Seminal literature by Collins (1986, 1999) emphasizes that Black women would be
expected to have worse and different social challenges compared to White women and Black
men. For example, Collins (1999) states that the “outsider within identities are situational
identities that are attached to specific histories of social injustice—they are not a
decontextualized identity category divorced from historical social inequalities that can be
assumed by anyone at will” (p. 86). Collins (2000) also asserted that Black women developed a
collective social thought designed to oppose oppression because they have historically been
oppressed. In light of these realities, Black women’s intersectionality subjects them to
intersecting social systems of oppression, such as institutionalized racism and sexism in which
race- and gender-based hierarchies subordinate them to all Whites and all men.

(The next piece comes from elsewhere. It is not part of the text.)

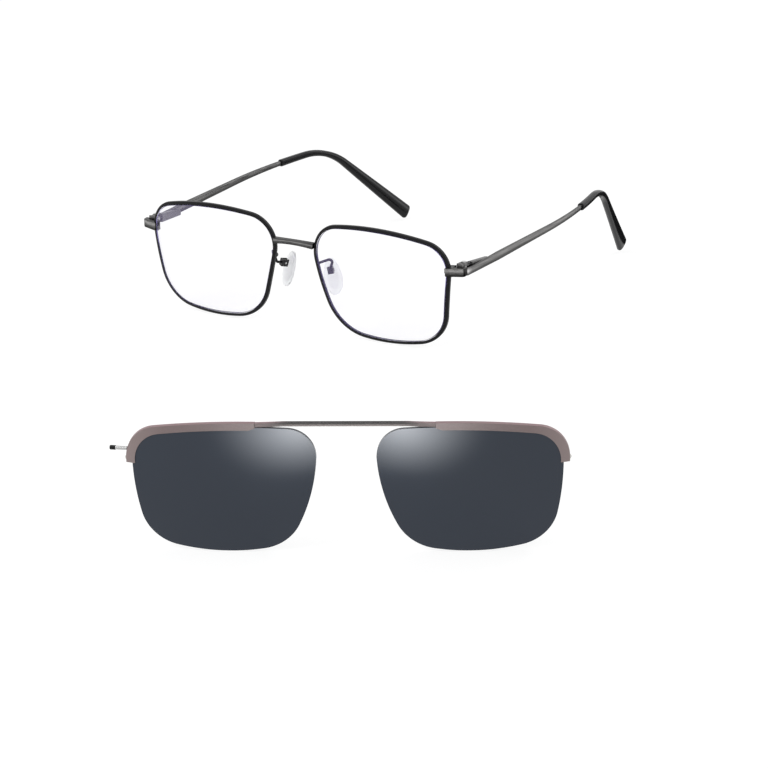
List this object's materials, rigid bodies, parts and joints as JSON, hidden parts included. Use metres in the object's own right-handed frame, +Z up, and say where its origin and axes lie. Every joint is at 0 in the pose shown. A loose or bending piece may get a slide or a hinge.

Supportive of this logic is research by E. E. Bell and Nkomo (1999). Drawing on in-depth
interviews with 120 women executives (80 Black and 40 White) and a national survey that
25
included 825 Black and White women managers, this research argued that Black and White
women follow very different paths to the C-suite. E. L. J. E. Bell and Nkomo (2001) highlighted
how intersectionality produces experiences of oppression for BWCEs, such as gendered racism.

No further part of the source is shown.